By Mark Squibb/February 17, 2022
A discussion of the Mental Health Mobile Crisis Response Unit held during January’s meeting of the Conception Bay North Joint Council offered a window into some of the challenges in bringing the service to the region.
The response teams are comprised of mental health and addictions clinicians and police officers who are trained to respond to mental heath and addictions-related calls. The service is currently offered on the Northeast Avalon as well as Holyrood and Bay Bulls.
Harbour Grace councillor Gord Stone said members of the Joint Council recently met with Eastern Health regarding a Mental Heath Mobile Crisis Response Team for CBN, and he hopes a representative from that agency will attend the next joint council session.
Stone said that while Eastern Health faced challenges arranging memorandums of understandings with both the RNC and RCMP, those agreements are now in place. But there are still challenges.
“The formal request to set up the mental health mobile response team doesn’t come through Eastern Health, which is what I had thought before we had the discussion,” Stone said. “It is a political decision and the Eastern Health representatives are responsible for the training. The main participants would be the police presence and the politicians, in terms of putting it into our area.”
Stone said Eastern Health offered a number of recommendations on how to get the service into the region faster.
“There are some key things we need to consider,” said Stone, “and of course, money is the big thing. It’s an expensive piece of business.”
Stone said much of the cost goes towards the team’s staff, including RCMP members, and that if the region can show politicians that they need the service and can cover the police’s cost, they would have better luck getting it.
That lead to a discussion among the various town representatives about who actually takes ownership of the service and provides oversight, whether it’s the RCMP or Eastern Health, or the Joint Council or provincial government.
Bay Roberts Mayor Walter Yetman and Carbonear councilor Daniele Doyle expressed surprise that Eastern Health doesn’t take full ownership of the service, and that a great part of the burden seems to rest on the RCMP.
It was also noted that some Eastern Health representatives had indicated the area may not be large enough to warrant a full mobile crisis team of its own, suggesting two specially trained officers could respond to mental health and addictions calls instead. The members disagreed with that arguing CBN is large enough and full service is warranted.
Harbour Main MHA Helen Conway Ottenheimer, who was in attendance for the Joint Council meeting, added her thoughts to the mix.
“It would be pretty easy, I would think, to find out the details of who would have ownership of it,” said Ottenheimer, noting the service is already offered in other jurisdictions. “I believe that this is something that, although it appears, and has already been stated, is expensive, I believe, especially in these times, that mental health is perhaps the biggest issue that has come out of the pandemic. So, this certainly is an initiative that I would support one hundred percent, and do whatever I can to advocate, as the critic for Justice and Public Safety.”
Ottenheimer found it unusual that the service doesn’t fall under the purview of the Department of Health, arguing it is vital to the region.

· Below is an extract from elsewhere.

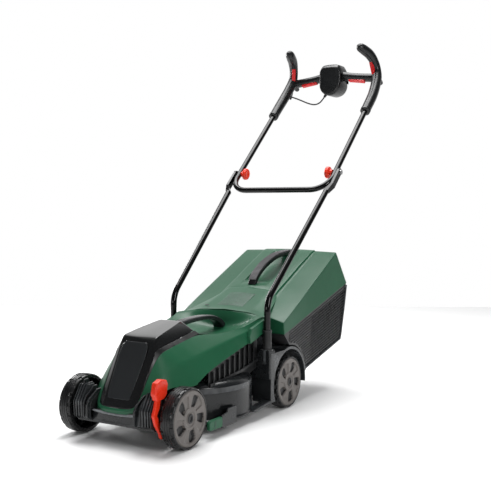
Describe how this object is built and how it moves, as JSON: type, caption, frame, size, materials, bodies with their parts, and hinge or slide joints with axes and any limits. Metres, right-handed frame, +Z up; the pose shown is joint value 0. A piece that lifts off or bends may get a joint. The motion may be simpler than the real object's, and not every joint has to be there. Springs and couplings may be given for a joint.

“I think we need clarification on that, but whoever it’s under, I think we need clarification on that,” said Ottenheimer.
Tina Neary, who chairs the Municipal Mental Health Task Force and is a Portugal Cove- St. Philips town councilor, said she was alarmed that an area could be considered not large enough for full mobile services.
“Just because you live beyond the overpass does not mean you should not be viewed just as important as anybody else, so it’s shocking to me that if I live downtown on Water Street, I’m going to get the services required, but if I live in one of the towns present here this evening, we have to fight hard for somebody to recognise that this is needed,” said Neary.
Carbonear councilor Chris O’Grady, admitting to playing the devil’s advocate, said that having worked for Eastern Health and ‘running the numbers,’ he understands the hesitancy.
“Eastern Health is struggling to keep what they have,” said O’Grady. “Especially now in the middle of a pandemic, I can see their hesitancy at this point and not wanting to do it. It’s a great service, and I would love to see it myself, but that’s probably where they’re coming from, if they were here speaking.”
Eventually the Joint Council members agreed to look further into the matter before sending a letter to the Department of Justice expressing a need for the Mobile Crisis Unit for CBN.
“While I think it’s a great initiative and a great idea, I also think that it’s a band-aid solution to a much, much, much, much bigger societal problem,” said councillor Doyle. “I teach in a high school (Carbonear Collegiate) and our high schools don’t have social workers. Our high schools don’t have access to mental health experts. We have an increase of a guidance councillor right now due to COVID, but with the changes in family structures, and drugs on the streets, and the access to all of this stuff for kids, while I think it’s a great idea, I think there’s lots of work that could be done in other areas as well.”
She recommended the joint council do more to promote anti-drug and anti-violence programs.